If you are truly friends with a resident, you may have an unconscious bias toward that person when it comes time to enforce rules. How awkward might that conversation be if you are charging them a late fee, when they told you on the phone that they would be late and you said "ok"? You may decide to let it slide. Will you be able to evict someone you went on a road trip with? Even if you do your best and hold them to the same standards, it will probably be perceived that you treat them differently, especially by other members of the community who know of your friendship. This can lead to bitter feelings if you aren't careful to apply the same standards across the board. Your friend might expect different things from you than your business associate.

Dating residents is also something that happens very frequently in our business. We are female dominated and most leasing consultants are fairly young, and many in their first professional position. We hire nice people and they rent to nice people, we move them in and sometimes they ask us out. Many companies have a policy against dating residents, or have a disclosure policy that you must follow because of the bias you will have for this person.

Ethically, you should disclose any romantic relationship you enter into to your supervisor, even if it means you have to ask for a transfer or resolve the issue another way. If you do not, someone else will. Managers should keep an eye out as many times the friends and more-than-friends can suck up valuable working time under the guise of "customer service".

We are humans in a human business, but it is important to teach your staff how to maintain professional boundaries.
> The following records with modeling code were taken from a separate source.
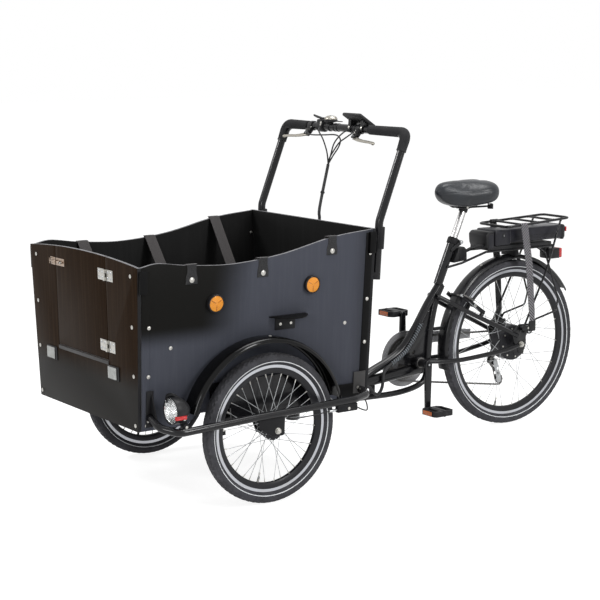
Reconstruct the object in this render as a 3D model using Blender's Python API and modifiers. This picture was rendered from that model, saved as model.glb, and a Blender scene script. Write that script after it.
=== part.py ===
"""Electric cargo tricycle with a front box: every sub-part is its own object.

Metres, +Z up. X runs across, with the rider's left side at +X. The front is at -Y.
The origin is on the ground, in the middle of the length and the width.
The front module (box, handlebar, front wheels) steers about a kingpin under the box.
"""
import math

import bmesh
import bpy
from mathutils import Matrix, Vector

# Clearances
GAP = 0.0003
RUN = 0.0005
PAD_GAP = 0.0020

# Overall sizes
WHEELBASE = 1.407
BOX_LENGTH = 0.905
BOX_WIDTH = 0.684
BOX_FORWARD = 0.0065
BOX_OVER_AXLE = 0.037
FRONT_HEIGHT = 0.526
FRONT_ARCH = 0.018
REAR_HEIGHT = 0.589
SIDE_FLARE = 0.0607
FRONT_FLARE = 0.0228
REAR_FLARE = 0.0120
PANEL = 0.012
FLOOR_RISE = 0.031
SIDE_ARCH = 0.033

# Wheels
FRONT_WHEEL_R = 0.250
REAR_WHEEL_R = 0.3265
TYRE_WIDTH = 0.047
TYRE_HEIGHT = 0.038
RIM_WIDTH = 0.025
RIM_DEPTH = 0.030
SPOKES = 36
SPOKE_R = 0.0013
WHEEL_GAP = 0.0315
FRONT_AXLE_R = 0.005
REAR_AXLE_R = 0.006

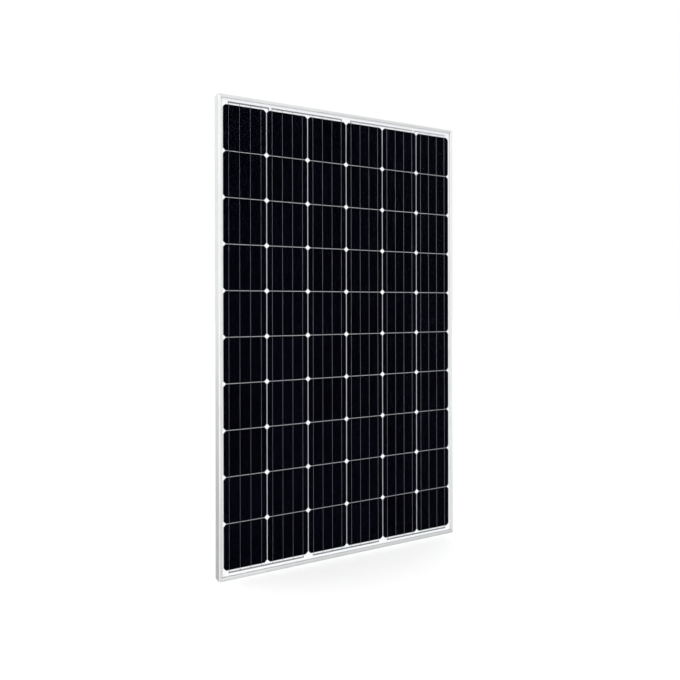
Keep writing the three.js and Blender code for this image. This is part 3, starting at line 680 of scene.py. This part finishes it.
def relief_layers():
    """What lifts the backsheet from inside: each thing's height, and its bands along X and along Z."""
    half = CELL / 2 - CELL_INSET
    cell_columns = [raised(column_x(column) - half, column_x(column) + half) for column in range(COLUMNS)]
    cell_rows = [raised(row_z(row) - half, row_z(row) + half) for row in range(ROWS)]
    busbars = [busbar_x(column, busbar) for column in range(COLUMNS) for busbar in range(BUSBARS)]
    ribbon_columns = [raised(x - RIBBON_WIDTH / 2, x + RIBBON_WIDTH / 2) for x in busbars]
    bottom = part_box("bus_ribbon_bottom_1")
    top_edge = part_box("bus_ribbon_top_1")[1].z
    strip_low, strip_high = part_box("insulation_strip")
    bus_rows = [raised(bottom[0].z, bottom[1].z), raised(top_edge - BUS_WIDTH, top_edge)]
    return [
        (CELL_RELIEF, cell_columns, cell_rows),
        (RIBBON_RELIEF, ribbon_columns, [raised(bottom[1].z, top_edge - BUS_WIDTH)]),
        (RIBBON_RELIEF, [raised(busbars[0], busbars[-1])], bus_rows),
        (STRIP_RELIEF, [raised(strip_low.x, strip_high.x)], [raised(strip_low.z, strip_high.z)]),
    ]


def grid_lines(low, high, layers_bands, slits):
    """Every place along one axis where the sheet's surface changes slope or a slit starts or ends."""
    stretches = [band for bands in layers_bands for band in bands] + slits
    lines = {round(value, GRID_DIGITS) for stretch in stretches for value in stretch}
    return sorted(value for value in lines | {low, high} if low <= value <= high)


def build_backsheet(shape):
    """The rear film, flat in front, with what lies under it showing at its back as a slight relief."""
    layers = relief_layers()
    base = FILM_HIGH.y - sum(height for height, _, _ in layers)
    slit_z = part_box("bus_ribbon_top_2")[0].z
    leads = [sum(corner.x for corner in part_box(f"terminal_{lead + 1}")) / 2 for lead in range(LEADS)]
    slits_x = [(x - LEAD_SLIT[0] / 2, x + LEAD_SLIT[0] / 2) for x in leads]
    slits_z = [(slit_z - LEAD_SLIT[1] / 2, slit_z + LEAD_SLIT[1] / 2)]
    xs = grid_lines(FILM_LOW.x, FILM_HIGH.x, [bands for _, bands, _ in layers], slits_x)
    zs = grid_lines(FILM_LOW.z, FILM_HIGH.z, [bands for _, _, bands in layers], slits_z)
    shares_x = [[band_height(x, bands) for _, bands, _ in layers] for x in xs]
    shares_z = [[band_height(z, bands) for _, _, bands in layers] for z in zs]
    corners = {}

    def corner(i, j, rear):
        if (i, j, rear) not in corners:
            lift = sum(layer[0] * a * b for layer, a, b in zip(layers, shares_x[i], shares_z[j]))
            y = base + lift if rear else FILM_LOW.y
            corners[i, j, rear] = shape.verts.new((xs[i], y, zs[j]))
        return corners[i, j, rear]

    def solid(i, j):
        if not (0 <= i < len(xs) - 1 and 0 <= j < len(zs) - 1):
            return False
        x, z = (xs[i] + xs[i + 1]) / 2, (zs[j] + zs[j + 1]) / 2
        in_slit = any(a < x < b for a, b in slits_x) and any(a < z < b for a, b in slits_z)
        return not in_slit

    for i in range(len(xs) - 1):
        for j in range(len(zs) - 1):
            if not solid(i, j):
                continue
            loop = [(i, j), (i + 1, j), (i + 1, j + 1), (i, j + 1)]
            for rear in (False, True):
                shape.faces.new([corner(*spot, rear) for spot in loop])
            for step, neighbour in enumerate(((i, j - 1), (i + 1, j), (i, j + 1), (i - 1, j))):
                if not solid(*neighbour):
                    start, end = loop[step], loop[(step + 1) % 4]
                    front = [corner(*spot, False) for spot in (start, end)]
                    back = [corner(*spot, True) for spot in (end, start)]
                    shape.faces.new(front + back)


FOOT_CORNER = 6 * MM
FOOT_MARGIN = 1 * MM
FOOT_ARC_STEPS = 6
BEAD_STEP = 5 * MM
# The bead's swelling along its run, as the height of each wave and its rate per step.
BEAD_WAVES = ((0.1, 0.9), (0.06, 2.3))
# The bead's section in millimetres, out from the foot and up from the film.
BEAD_SECTION = (
    (-0.6, -0.2), (2.6, -0.2), (2.35, 0.55), (1.6, 1.2), (0.6, 1.6), (0.05, 1.7), (0.05, 0.9), (-0.6, 0.9),
)


def rounded_loop(half_x, middle_z, half_z, radius):
    """Points round a rounded rectangle about X = 0, each with the way out from it."""
    loop = []
    for corner in range(4):
        side_x, side_z = ((1, 1), (-1, 1), (-1, -1), (1, -1))[corner]
        for step in range(FOOT_ARC_STEPS + 1):
            angle = (corner + step / FOOT_ARC_STEPS) * math.pi / 2
            out = Vector((math.cos(angle), math.sin(angle)))
            middle = Vector((side_x * (half_x - radius), middle_z + side_z * (half_z - radius)))
            loop.append((middle + radius * out, out))
        span = 2 * ((half_x if corner % 2 == 0 else half_z) - radius)
        along = Vector((-out.y, out.x))
        count = round(span / BEAD_STEP)
        for step in range(1, count):
            loop.append((middle + radius * out + along * span * step / count, out))
    return loop


def build_adhesive(shape):
    """The foam pad behind the junction box, with the bead of sealant laid round the box's foot."""
    shape.from_mesh(NODES["junction_box_pad"].data)
    bmesh.ops.remove_doubles(shape, verts=shape.verts, dist=MERGE_DISTANCE)
    low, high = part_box("junction_box_pad")
    half_z = (high.z - low.z) / 2 + FOOT_MARGIN
    loop = rounded_loop(high.x + FOOT_MARGIN, (low.z + high.z) / 2, half_z, FOOT_CORNER)
    rings = []
    for index, (spot, out) in enumerate(loop):
        swell = 1 + sum(size * math.sin(rate * index) for size, rate in BEAD_WAVES)
        ring = []
        for across, up in BEAD_SECTION:
            point = spot + out * across * swell * MM
            ring.append(shape.verts.new((point.x, FILM_HIGH.y + up * swell * MM, point.y)))
        rings.append(ring)
    count = len(BEAD_SECTION)
    for index, ring in enumerate(rings):
        following = rings[(index + 1) % len(rings)]
        for i in range(count):
            j = (i + 1) % count
            shape.faces.new((ring[i], ring[j], following[j], following[i]))


# ---- Softened copies of the hard parts ----------------------------------------------------------

FLAT_ANGLE = math.radians(1)
SHARP_ANGLE = math.radians(30)
ROUNDING_SEGMENTS = 2


def soften(node, material, edge):
    """Stands for a CAD node with the same shape, its flat faces joined up and its sharp edges rounded."""
    mesh = NODES[node].data.copy()
    shape = bmesh.new()
    shape.from_mesh(mesh)
    bmesh.ops.remove_doubles(shape, verts=shape.verts, dist=MERGE_DISTANCE)
    bmesh.ops.dissolve_limit(
        shape, angle_limit=FLAT_ANGLE, verts=shape.verts, edges=shape.edges, delimit={"NORMAL"},
    )
    shape.to_mesh(mesh)
    shape.free()
    body = NODES[node].parent.name.split(":")[1]
    piece = link(f"{node}_finished", mesh, material, body, [node])
    bevel = piece.modifiers.new("rounded_edges", "BEVEL")
    bevel.width = edge
    bevel.segments = ROUNDING_SEGMENTS
    bevel.limit_method = "ANGLE"
    bevel.angle_limit = SHARP_ANGLE
    bevel.use_clamp_overlap = True
    bevel.harden_normals = False
    for polygon in mesh.polygons:
        polygon.use_smooth = True
    weighted = piece.modifiers.new("flat_faces", "WEIGHTED_NORMAL")
    weighted.keep_sharp = True


# ---- World and floor --------------------------------------------------------------------------

# The room's light has a strength from below and one from the horizon up, and both differ behind the
# panel and in front of it. They blend over FRONT_SPREAD along FRONT_WAY, and the whole falls to
# RIGHT_SHARE over RIGHT_SPREAD along RIGHT_WAY. FLOOR_DARKEST_AT is how far down it stops falling.
FRONT_WAY = (-0.35, -0.92, 0.15)
RIGHT_WAY = (0.862, -0.507, 0.0)
FRONT_LIGHT = (0.4, 1.0)
BACK_LIGHT = (0.25, 0.97)
FRONT_SPREAD = (-0.4, 0.9)
RIGHT_SPREAD = (0.7, 1.0)
RIGHT_SHARE = 0.75
FLOOR_DARKEST_AT = -0.3


def make_world():
    """White to the camera, and to everything else a soft room that is dim to the right and below."""
    world = bpy.data.worlds.new("studio")
    bpy.context.scene.world = world
    world.use_nodes = True
    tree = world.node_tree
    tree.nodes.clear()
    way = add(tree, "TexCoord").outputs["Generated"]
    height = add(tree, "SeparateXYZ", {0: way}).outputs[2]
    front, right = (
        add(tree, "VectorMath", {0: way, 1: axis}, operation="DOT_PRODUCT").outputs["Value"]
        for axis in (FRONT_WAY, RIGHT_WAY)
    )
    profiles = [
        map_range(tree, height, FLOOR_DARKEST_AT, 0.0, low, high, smooth=True)
        for low, high in (BACK_LIGHT, FRONT_LIGHT)
    ]
    share = map_range(tree, front, *FRONT_SPREAD, 0, 1, smooth=True)
    strength = add(tree, "Mix", {0: share, 2: profiles[0], 3: profiles[1]}).outputs[0]
    dim = map_range(tree, right, *RIGHT_SPREAD, 1, RIGHT_SHARE, smooth=True)
    strength = math_node(tree, "MULTIPLY", strength, dim)
    room = add(tree, "Background", {"Color": (1, 1, 1, 1), "Strength": strength})
    white = add(tree, "Background", {"Color": (1, 1, 1, 1), "Strength": 1.0})
    seen = add(tree, "LightPath").outputs["Is Camera Ray"]
    mix = add(tree, "MixShader", {0: seen, 1: room.outputs[0], 2: white.outputs[0]})
    output = add(tree, "OutputWorld")
    tree.links.new(mix.outputs[0], output.inputs["Surface"])


FLOOR_REACH = 30.0
FLOOR_GAP = 0.5 * MM


def make_floor():
    def build(shape):
        ring = [(-1, -1), (1, -1), (1, 1), (-1, 1)]
        shape.faces.new([shape.verts.new((x * FLOOR_REACH, y * FLOOR_REACH, 0)) for x, y in ring])

    mesh = mesh_from(build, "floor")
    mesh.materials.append(pale_floor())
    floor = bpy.data.objects.new("floor", mesh)
    floor.location.z = CAD_BOUNDS[0][2] - FLOOR_GAP
    bpy.context.scene.collection.objects.link(floor)
    for ray in ("diffuse", "glossy", "transmission", "shadow"):
        setattr(floor, f"visible_{ray}", False)


# ---- Scene ------------------------------------------------------------------------------------

TRANSPARENT_BOUNCES = 24

make_camera()
make_world()
add_sun("key", *KEY_SUN)
add_sun("top", *TOP_SUN)
make_floor()
bpy.context.scene.view_settings.view_transform = "Standard"
bpy.context.scene.cycles.transparent_max_bounces = TRANSPARENT_BOUNCES

# Finishes, each with the two tones that it varies between.
# Painted shade: the level rails, at the top and bottom, get darker tones than the upright side rails.
level = anodised_aluminium("anodised_level", ACROSS, (0.66, 0.67, 0.675), (0.75, 0.755, 0.755))
upright = anodised_aluminium("anodised_upright", UP, (0.79, 0.8, 0.805), (0.89, 0.895, 0.895))
tin = tinned_copper("tinned_copper", ACROSS, (0.36, 0.36, 0.37), (0.46, 0.46, 0.47))
# The last pair of numbers for these ribbons is painted sheen, lighter towards the right.
dull_tin = tinned_copper("dull_tinned_copper", ACROSS, (0.2, 0.2, 0.21), (0.28, 0.28, 0.29), (0.8, 2.4))
cell_ribbon = tinned_copper("cell_ribbon", UP, (0.2, 0.2, 0.222), (0.27, 0.27, 0.295), (0.56, 1.2))
tape = foam("edge_foam", (0.72, 0.72, 0.7), (0.82, 0.82, 0.8))
rubber = foam("black_rubber", (0.015, 0.015, 0.015), (0.026, 0.026, 0.026))
film = white_backsheet()
plastic = moulded_plastic("black_plastic", (0.026, 0.026, 0.028), (0.04, 0.04, 0.042))
epoxy = moulded_plastic("diode_body", (0.01, 0.01, 0.011), (0.016, 0.016, 0.018), rough=(0.2, 0.35))
steel = stamped_metal("steel_pin", (0.5, 0.5, 0.5), (0.62, 0.62, 0.62))
brass = stamped_metal("brass", (0.55, 0.43, 0.2), (0.66, 0.55, 0.32))

# Each record slot's material, and how far its sharp edges are rounded in millimetres.
FINISHES = {
    "anodised_aluminium": (level, 0.25),
    "cast_aluminium": (cast_aluminium(), 0.3),
    "edge_foam": (tape, 0.12),
    "solar_glass": (solar_glass(), 0.2),
    "encapsulant": (encapsulant(), 0.08),
    "tinned_copper": (tin, 0.05),
    "white_film": (film, 0.02),
    "black_plastic": (plastic, 0.3),
    "black_rubber": (rubber, 0.2),
    "steel_pin": (steel, 0.4),
    "brass": (brass, 0.15),
    "diode_body": (epoxy, 0.1),
}
# The lid's hinge knuckles have small facets, which leave room for only a narrow rounding.
LID_EDGE = 0.14
REBUILT = {"backsheet", "junction_box_pad"} | {f"cell_string_{column + 1}" for column in range(COLUMNS)}

for node in sorted(set(NODES) - REBUILT):
    material, edge = FINISHES[SLOTS[node]]
    # The side rails keep the lighter tones, and the level ones carry the painted shade.
    if node in ("frame_rail_left", "frame_rail_right"):
        material = upright
    if node.startswith("bus_ribbon_top"):
        material = dull_tin
    if node == "junction_box_lid":
        edge = LID_EDGE
    soften(node, material, edge * MM)

make_strings(silicon_cell(), cell_ribbon)
for end, metal in (("top", dull_tin), ("bottom", cell_ribbon)):
    joints = mesh_from(lambda shape: build_solder(shape, end), f"solder_joints_{end}")
    link(f"solder_joints_{end}", joints, metal, "panel")
sheet = mesh_from(build_backsheet, "backsheet_film")
link("backsheet_film", sheet, film, "panel", ["backsheet"])
adhesive = mesh_from(build_adhesive, "box_adhesive")
link("box_adhesive", adhesive, tape, "panel", ["junction_box_pad"])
Many people do not understand the difference between being "friendly" and being "friends".

When you are friendly with someone, you are approachable, enjoy conversations and are ok to spend time with her, if nothing else is pending. Your conversations include mostly positive life events and anecdotal stories. When you are friends with someone, you go out of your way to develop relationships and spend time with her and you will inconvenience yourself to see her. Your conversations include life events and anecdotal stories, but also your thoughts and feelings and things you are struggling to manage.

Here's a few tips to maintain a friendly-not-friends relationship.

  • Keep conversations work related and professional: Of course you can talk about your dog and significant other as part of building rapport, but your residents should not know about the fight with your significant other you had last night and that you took the dog and left. Keep personal information to yourself and do not bring your problems to work.
  • Don't lose focus on your job and objectives: When you cross the friend boundary, you can start to become so empathetic that you begin to relate more to your resident than to your employer. Your job is to manage the property in a compassionate way, not commiserate on the rent being too much or the late fee being charged too early.
  • Maintain your decorum: Especially at parties or casual environments where you may be tempted to let your hair down and forget who you are chatting with. This can deteriorate a professional relationship. Friends will forgive you for your sins. Residents (and co-workers) will not forget what you did or said, and will likely tell others about it.

Do you talk about how to maintain professional barriers with new hires? Does your company have a dating disclosure policy?